La legge per i romani era sacra si sa e raramente non la si faceva rispettare. Il foro, aperto tutti i giorni, era sempre pieno di casi da gestire e di decisioni da prendere. Alcune delle leggi dei romani erano molto dure come quella antica, inscritta nelle leggendarie Dodici Tavole della legge che prevedeva per il debitore insolvente la riduzione in schiavitù, la vendita come schiavo da parte del creditore per poter recuperare i propri denari, essere tagliuzzato (cioè proprio asportare dei pezzi dal proprio corpo, cosa probabilmente più atroce di tutte) o arrivare all’uccisione. Delle leggi dunque che mettevano bene in guardia le persone dal fare dei debiti che poi non sarebbero stati in grado di ripagare, ma che allo stesso tempo, all’età di Giulio Cesare era diventata fin troppo ferrea. La società romana arcaica si era evoluta infatti e anche il giro economico degli affari era diventato esponenzialmente più grande e quindi il rischio di uccisioni di questa portata era diventato sempre più alto. Così Giulio Cesare decise di cambiare questa legge, inserendo una nuova norma che può riassumersi in questa frase latina:
bonorum cessio culo nudo super lapidem
La traduzione letterale della norma latina è: “cessione dei beni a natiche denudate sopra una pietra”, ma cosa significa questo? Dal I sec. dopo Cristo a Roma chiunque non potesse ripagare più i suoi debiti e volesse dichiarare il proprio fallimento doveva dare luogo ad un rito ben preciso. In prima istanza doveva salire sul colle del Campidoglio, dove, vicino alla porta maggiore era posizionata una pietra con sopra raffigurato un leone. Una volta arrivato lì non doveva far altro che gridare cedo bona ovvero “abbandono tutti i miei beni” e lasciarsi cadere culo nudo super lapidem, “a culo nudo sopra la pietra2. Da quel momento in poi il debitore insolvente non poteva più essere perseguito ma allo stesso tempo perdeva nei confronti della popolazione di Roma, tutta la sua credibilità. Inoltre si annullavano anche alcuni suoi diritti da cittadino romano, come quello di testimoniare in giudizio a favore o contro qualcuno. Ecco perché quella pietra con raffigurato un leone sopra a Roma veniva chiamata lapis scandalis, “pietra dello scandalo”.

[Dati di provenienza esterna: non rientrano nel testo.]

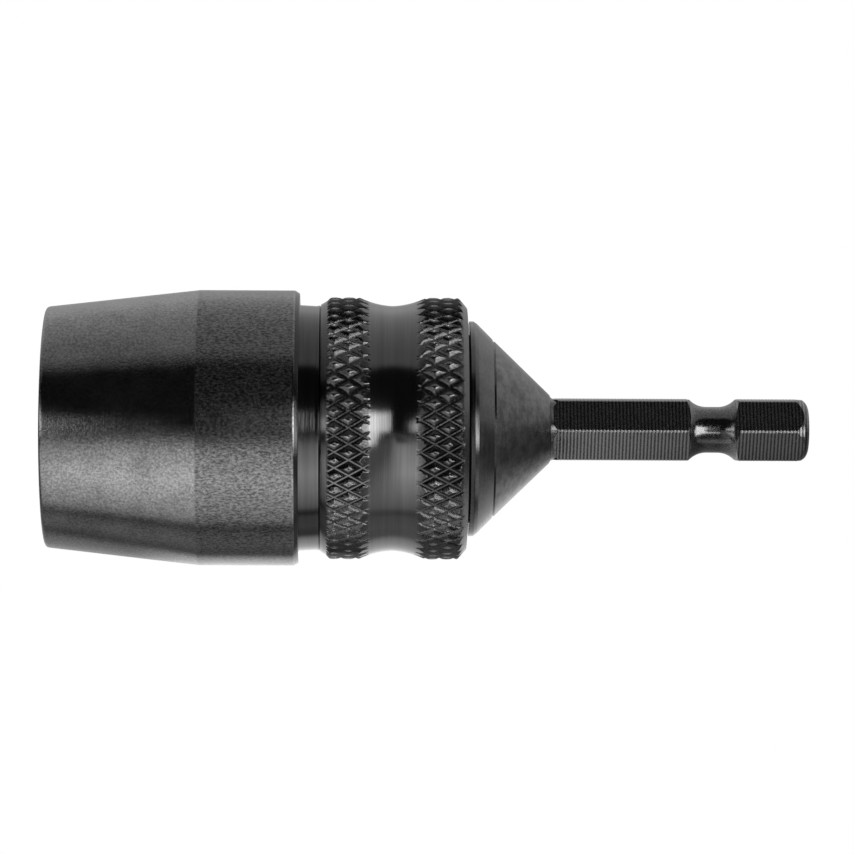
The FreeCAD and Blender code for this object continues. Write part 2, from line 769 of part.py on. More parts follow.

Ma questo rito, che si è mantenuto nei secoli e anche in altre città, come vedremo, ha probabilmente dato origine anche ad altri modi di dire, come: finire con il culo/chiappe a terra e sculato. L’origine del primo è facilmente intuibile e descrive proprio l’atto di questo antichissimo rito romano; il secondo invece ne riprende origine e dà l’idea di una botta di fortuna, arrivata proprio pochi momenti prima di finire con le chiappe a terra, quindi sculato!
L’estensione dell’impero romano in tutta Europa e in tutto il mediterraneo ha permesso la diffusione di alcune pratiche in diverse località. Questa qui si è particolarmente diffusa in tutta Italia e nelle leggi medievali fiorentine o modenesi troviamo ancora questo tipo di pratica. A Firenze infatti, quando un mercante falliva, per dichiararsi insolvente doveva recarsi sotto la loggia dei Mercanti e farsi cadere con le brache abbassate su un tondo di marmo bianco e verde urlando: ostendendo putenda, et percutiendo lapidem culo nudo ovvero “mostro le mie natiche e sbatto con il sedere nudo sulla pietra”. A Modena invece bastava sedersi su una determinata pietra e urlare: cedo bonis, “abbandono i miei beni”. Insomma una pratica veramente umiliante che è resistita nei secoli e che si è protratta fino in epoca medievale e che forse, è stato bene perdere come tradizione.